HTTP/1.1 429 Too Many Requests
Content-Type: application/json
Retry-After: 60
{
 "errors": [
 {
 "code": "RATE_LIMIT_EXCEEDED",
 "message": "API rate limit exceeded for endpoint /api/v2/analytics/conversations/details/query"
 }
 ]
}

Checked API rate limits documentation. Default limit is 100 requests per minute for this endpoint. Is there a way to increase this limit for load testing? Or should we implement exponential backoff in JMeter? Need to complete this test by EOD (New York time). Any suggestions on optimizing the test or handling rate limits would be appreciated.

This looks like a rate-limiting issue rather than a bot capacity problem. The analytics endpoint has strict throttling. Check the Retry-After header in the 429 response. Implement exponential backoff in your JMeter script instead of hammering the API. For load testing, consider using the streaming API or synthetic voice trunks, which handle concurrency better than batch analytics queries.

The rate-limiting advice is spot on. During our Zendesk-to-GC migration, we hit similar walls when dumping ticket history via batch APIs. Switching to streaming endpoints smoothed things out. For load testing, try throttling JMeter requests to respect the Retry-After header. It mimics real-world traffic patterns better than brute-forcing the analytics query.

While the rate-limiting advice is solid, let’s look at the workload perspective. Hitting /api/v2/analytics/conversations/details/query with 200 concurrent threads is a heavy lift, regardless of the endpoint. In WFM, we see similar spikes when agents all try to pull their weekly schedules simultaneously at 7 AM CT. The system isn’t built for brute-force batch pulls.

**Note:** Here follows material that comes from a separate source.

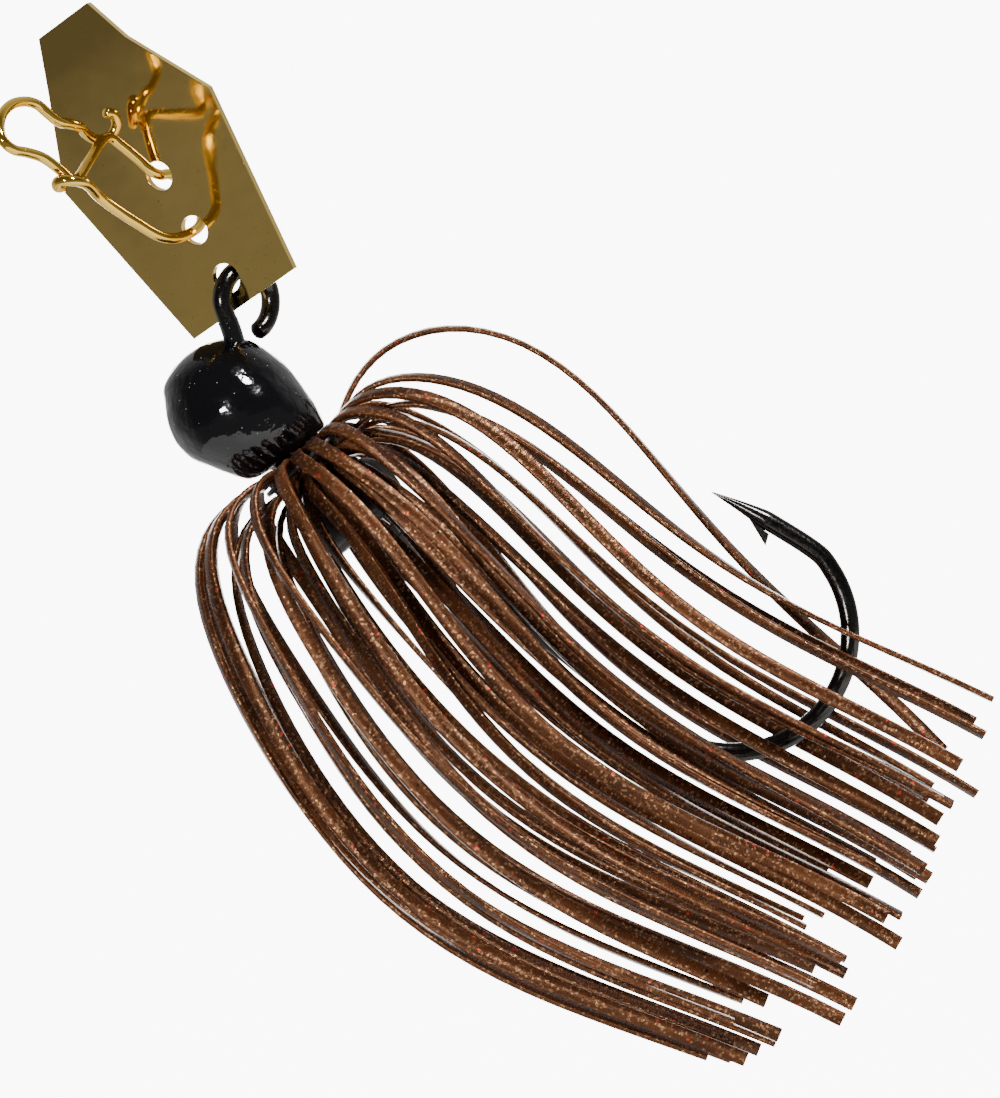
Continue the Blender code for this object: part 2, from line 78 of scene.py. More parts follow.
# snap
SNAP_WIRE = 0.9
SNAP_STEP = 0.3  # how far apart the points of its line are
SNAP_END = 0.35  # how far its cut ends are worn round
LINE_TIE = (17.2, 0.1)
SNAP_ROUTE = (
    (8.5, -4.9, 0.6), (7.5, -5.1, 0.6), (6.8, -4.6, 0.1), (6.9, -3.9, -0.7), (7.8, -3.4, -1.15),
    (9.1, -3.2, -0.95), (10.3, -3.0, -0.35), (11.6, -2.5, 0.0), (13.0, -2.15, 0.0), (14.1, -2.45, 0.0),
    (15.2, -2.8, 0.0), (16.6, -2.45, 0.0), (18.1, -1.3, 0.0), (19.1, 0.6, 0.0), (19.0, 2.4, 0.0),
    (17.9, 3.05, 0.0), (16.2, 2.65, 0.0), (14.6, 2.4, 0.0), (12.9, 2.75, 0.0), (11.7, 3.2, 0.0),
    (10.9, 2.75, 0.0), (9.6, 0.2, 0.0), (8.2, -2.5, 0.0), (7.3, -3.15, 0.0), (6.2, -2.95, 0.0),
    (4.3, -2.35, 0.0), (2.9, -1.8, 0.0), (1.91, -1.91, 0.0), (1.2, -2.35, 0.0), (0.35, -2.5, 0.0),
    (-0.8, -1.95, 0.0), (-1.95, -0.8, 0.0), (-2.5, 0.35, 0.0), (-2.35, 1.2, 0.0), (-1.91, 1.91, 0.0),
    (-1.15, 2.7, 0.0), (0.3, 3.9, 0.0),
    (2.0, 4.55, 0.0), (4.2, 4.4, 0.0), (7.1, 3.95, 0.0), (9.0, 3.75, 0.25), (10.3, 3.85, 0.85),
    (11.4, 4.05, 1.15), (12.5, 4.2, 0.8), (13.0, 4.05, 0.0), (12.4, 3.9, -0.8), (11.5, 3.3, -1.1),
)

# blade
BLADE_THICK = 0.6
PUNCH_REACH = 2.0
NOSE_LENGTH = 4.25
NOSE_BEND = math.radians(-8.0)
BLADE_STATIONS = ((-7.5, 5.0), (0.0, 9.35), (16.3, 6.4))  # how far down, and half how wide
NOSE_HALF = 3.15
SNAP_HOLES = (3.5, 8.9)
EYE_HOLE = 13.7
# where each hole is and its radius, which leaves the round wires room to swing
BLADE_HOLES = ((SNAP_HOLES[0], 1.26), (SNAP_HOLES[1], 1.26), (EYE_HOLE, 1.3))
PIVOT_U = sum(SNAP_HOLES) / 2
BLADE_EDGE = 0.11  # how wide the worn round of its edges is

# hook
HOOK_WIRE = 1.6
HOOK_STEP = 0.4
HOOK_END = 0.5
EYE_R = 2.8
EYE_CENTRE = Vector((-4.26, 5.46, 0.0))
EYE_UP = math.radians(130.0)
EYE_TWIST = math.radians(45.0)
EYE_END = -66.0  # degrees round the eye: its cut end, where it meets the blade, and where the stem leaves it
EYE_AT_BLADE = 133.0
EYE_STEM = 186.0
EYE_PARTS = 20
EYE_OFFSET = 0.2  # how far to the side of the blade's middle the wire passes through its hole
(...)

Instead of just adding backoff, consider aggregating your test data. Use the streaming API to capture real-time events, then batch-process the analytics queries during off-peak hours. This mirrors how we handle shift-swap approvals-process them in batches rather than real-time to avoid throttling. Also, ensure your JMeter script respects the Retry-After header dynamically. Hardcoding delays often fails under variable load. Try implementing a jitter in your retry logic to spread out requests more naturally. This approach usually stabilizes the response times without hitting those 429 walls.